Natural Resources Defense Council, Inc. v. Coit

About this case

Documents

Filing Date
Type
Action Taken
Document
Summary
03/31/2022
Decision
Plaintiffs' motion for summary judgment granted in part and denied in part.
The federal district court for the District of Columbia concluded that the analysis and review supporting the National Marine Fisheries Service’s (NMFS’s) denial of a petition to list two species of river herring as threatened under the Endangered Species Act was “thorough” and “largely unobjectionable.” The court rejected the plaintiffs’ contention that the 12- to 18-year timeframe for the “foreseeable future” was too short because it failed to adequately account for the harms of climate change. The court found that the plaintiffs relied “heavily on the foreseeability of the climate change threat,” which the NMFS “does not really contest,” but that the plaintiffs “largely ignore[d] the other half of the analysis—the foreseeability of river herrings’ response to the threat” of climate change.
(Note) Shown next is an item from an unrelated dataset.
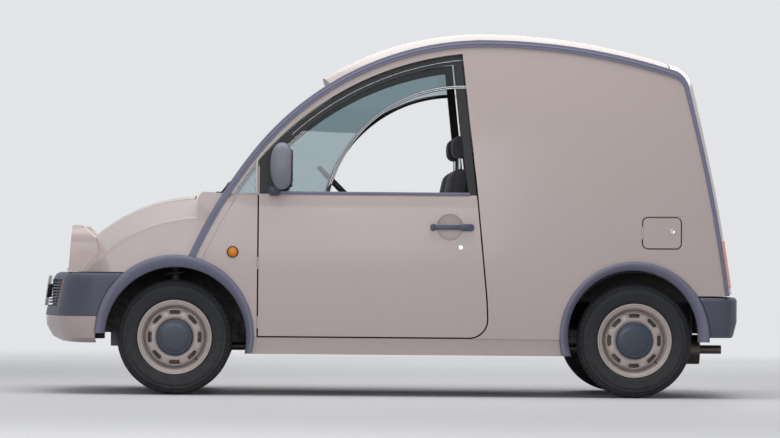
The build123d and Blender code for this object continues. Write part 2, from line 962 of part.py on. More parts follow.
apron_outer_y = apron_y + apron_thickness
apron_top_radius = bonnet_edge_radius - nose_thickness - 15
bulkhead_top_z = cowl_low_z - seat_gap
liner_top_z = axle_z + liner_radius + apron_thickness
liner_length = side_y(liner_top_z, wall_thickness + seat_gap) - apron_y - 3
with BuildPart() as bulkhead:
    with BuildSketch(Plane.YZ.offset(bulkhead_x)):
        with Locations((0, (floor_low_z + bulkhead_top_z) / 2)):
            Rectangle(2 * apron_y, bulkhead_top_z - floor_low_z)
        with Locations((0, (liner_top_z + bulkhead_top_z) / 2)):
            Rectangle(2 * cowl_half_width, bulkhead_top_z - liner_top_z)
    extrude(amount=bulkhead_thickness)
    with BuildSketch(Plane.XZ.offset(-apron_y)):
        with Locations((nose_x, nose_z)):
            Circle(apron_top_radius)
        with Locations(((bulkhead_x + apron_front_x) / 2, rail_low_z + far / 2)):
            Rectangle(apron_front_x - bulkhead_x, far, mode=Mode.INTERSECT)
    extrude(amount=-apron_thickness)
    with BuildSketch(Plane.XZ.offset(-apron_y)):
        with Locations((front_axle_x, axle_z)):
            Circle(liner_radius + apron_thickness)
        with Locations((bulkhead_x + bulkhead_thickness - far / 2, floor_low_z + far / 2)):
            Rectangle(far, far, mode=Mode.INTERSECT)
    extrude(amount=-apron_thickness)
    with BuildSketch(Plane.XZ.offset(-apron_y)):
        with Locations((front_axle_x, axle_z)):
            Circle(liner_radius + apron_thickness)
            Circle(liner_radius, mode=Mode.SUBTRACT)
        with Locations((front_axle_x - far / 2, axle_z + far / 2)):
            Rectangle(far, far, mode=Mode.INTERSECT)
    extrude(amount=-liner_length)
    with BuildSketch(Plane.XY.offset(tower_z)):
        with Locations((front_axle_x, (apron_y + kingpin_y + tower_half_width) / 2)):
            Rectangle(2 * tower_half_width, kingpin_y + tower_half_width - apron_y)
    extrude(amount=apron_thickness)
    with BuildSketch(Plane.XY.offset(axle_z)):
        with Locations((front_axle_x, kingpin_y)):
            Circle(strut_radius + 14)
    extrude(amount=tower_z - axle_z, mode=Mode.SUBTRACT)
    mirror(about=Plane.XZ)
    with BuildSketch(Plane.XZ):
        with Locations((apron_front_x - 10, (rail_low_z + 570) / 2)):
            Rectangle(20, 570 - rail_low_z)
    extrude(amount=apron_outer_y, both=True)
save(bulkhead.part, "bulkhead")

# Floor: front floor, riser and raised load floor with the rear wheel wells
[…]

The court found that the NMFS adequately explained why the foreseeability of the species’ response to climate change was difficult to predict. The court also concluded that the NMFS appropriately based its foreseeable future timeframe on the particular species and that NMFS was not required, for example to apply the longer time frame used in listing decisions for various seal species.
10/22/2021
Reply
Reply filed by plaintiffs in support of motion for summary judgment and opposition filed to defendants' cross-motion for summary judgment.
05/04/2020
Complaint
Complaint filed.
Four environmental and conservation groups filed a lawsuit in federal court in the District of Columbia challenging the National Marine Fisheries Service’s (NMFS’s) decision not to list alewife or blueback herring as threatened species under the Endangered Species Act. The complaint alleged that the populations of these fish, collectively known as “river herring,” had “declined precipitously from their historic levels, and both species face significant threats to their survival from climate change. The plaintiffs further alleged that NMFS’s decision contained “multiple errors of law, including a discounting of the threats to river herring posed by climate change and a reliance on an unsupported theory that river herring will rapidly ‘recolonize’ rivers if the extant populations in those rivers have been wiped out.”

Summary

Challenge to the National Marine Fisheries Service’s decision not to list alewife or blueback herring as threatened species under the Endangered Species Act.